Here’s what you should keep in mind, though. The willing spokesperson needs more direction on the why. Why are you asking them to do this interview? What to do you hope comes from it? What does immediate success look like? What does long-term success look like? Which one is the priority here? This detail can feel cumbersome to share, and it doesn’t always jive with the way the spokesperson would have told their story. But that’s why media training is so essential. If you align from the very beginning, you’ll ensure that your willing spokespeople stay that way.

Training Unwilling Spokespeople

Unwilling spokespeople are a different story. They usually have attended too many of the fear-based media trainings. Or they’ve had a negative experience with media that made them want to avoid it at all costs. These spokespeople can also just be genuinely introverted and not interested in that level of exposure.
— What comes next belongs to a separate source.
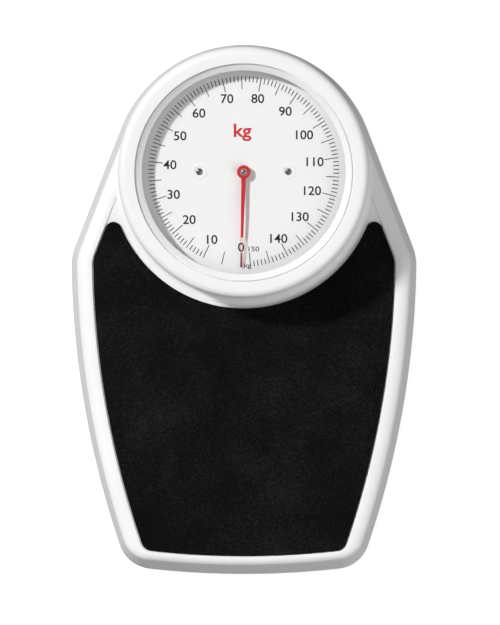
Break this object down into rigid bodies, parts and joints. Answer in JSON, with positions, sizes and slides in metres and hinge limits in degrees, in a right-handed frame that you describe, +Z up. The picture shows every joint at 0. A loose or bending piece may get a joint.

It might be required by their job, but not at all something they would seek out on their own.

For these folks, I find emphasizing the educational part of the spokesperson role generally gets better results. You aren’t looking for them to shill or fabricate a position. The desire is for them to educate on behalf of the company and share their expertise.

Give Your Media Training a Rebrand

When it comes to effective public relations, media training isn’t a nice to have, it’s a must have. But it shouldn’t feel smarmy. It isn’t all tips and tricks or manipulation tactics, and it shouldn’t be rooted in fear and intimidation. Media training is an opportunity to help your spokespeople further hone the message and story of your organization in a way that will resonate with the audience at hand. And to start that process, you have to understand the audience at hand. Lead with understanding, and empathy will follow.